I won’t spoil the ending of the movie, but if you google Josée you’ll see it’s categorized as a tear-jerker, which confused me at first, because I didn’t shed a single tear. That’s because it’s not some melodramatic Shakespearean tragedy about forbidden lovers. The movie is realistic, and it’s that realism that makes it sad. So bitterly sad.
As the last scene faded into the credits, my eyes were dry, but I kept staring at the screen. I couldn’t look away, and this hollow feeling crept into my stomach. With bone-weary resignation, all I could do was turn to my friend and say, “That’s life.” After she went home, Josée lingered. I kept thinking about it. Then I remembered the famous Robert Frost poem “The Road Less Traveled”. The part most people recognize is:
Two roads diverged in a wood, and I—
I took the one less traveled by,
And that has made all the difference.
Sometimes even if we don’t want to take the road everyone else is taking, we still succumb to societal pressures. We find ourselves walking with the crowd. In fact, a big part of the movie’s message is how the outside world can feel as big and scary as a tiger, and how powerful society’s expectations are. That’s why Josée seems to think of herself as a fish, because before Young-seok she is indeed living in a fish bowl.
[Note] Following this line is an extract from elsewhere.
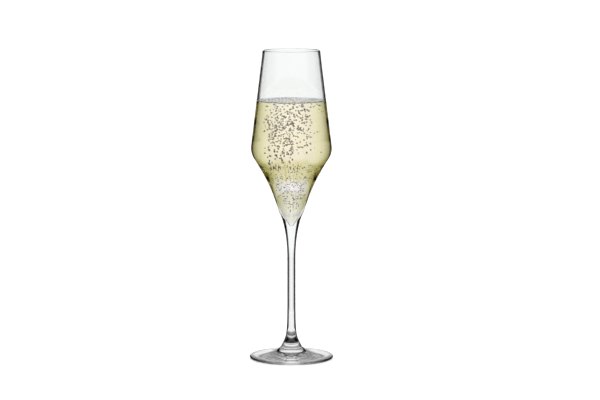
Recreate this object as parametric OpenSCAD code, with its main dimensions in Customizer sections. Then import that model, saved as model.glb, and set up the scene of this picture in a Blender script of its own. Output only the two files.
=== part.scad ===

She rarely leaves home or has new experiences outside of the ones she reads about in books. She doesn’t even try to improve her quality of life, because she’s too prideful to ask for help and doesn’t know how to look into government assistance. But Young-seok ends up teaching her it’s okay to accept help, and because of that lesson (and his love), she escapes her fish bowl.
With that said, my final verdict is: stream Josée! It’s a good movie even though it won’t fit everyone’s tastes. It’s not dramatic or fast-paced, so some might find it boring. But if you like eccentric female leads, beautiful cinematography, and realistic story-telling, then go ahead and rent it on Viki for $4.99 USD. You’ll thank me for getting you out of your movie fish bowl.